What is the Dubsado workflow question and should I use it? The workflow question is a special field only available on Dubsado lead capture forms. It looks like a dropdown, but each option can automatically trigger a different workflow when selected. If you work with multiple session types or offer different services, it’s worth using — it means a newborn inquiry automatically gets a newborn-specific response instead of a generic one. If you only offer one type of service, you probably don’t need it.
Can I skip the discovery call in my inquiry process? Yes, and plenty of photographers do. The discovery call is one qualifying tool. Video ask, a well-built proposal with a video walkthrough, and a strong contact form are others. What matters is that you have some way of confirming someone is a good fit before they pay you — the format is up to you. If your website is already doing the qualifying work, you may not need a call at all.

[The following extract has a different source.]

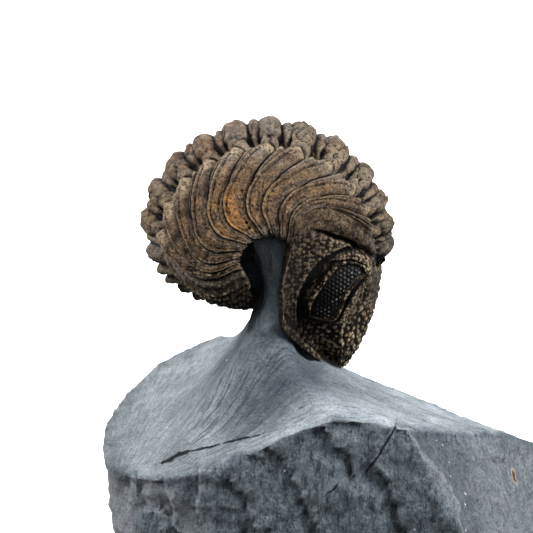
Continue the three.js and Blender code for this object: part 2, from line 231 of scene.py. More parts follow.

What’s the difference between a lead capture form and a contact form in Dubsado? In Dubsado, a lead capture form is embedded directly on your website and creates a new lead in your account when someone submits it. A contact form is a Dubsado form that lives inside an existing project. For your inquiry process, you want a lead capture — it’s what allows Dubsado to automatically create the project and start a workflow when someone reaches out.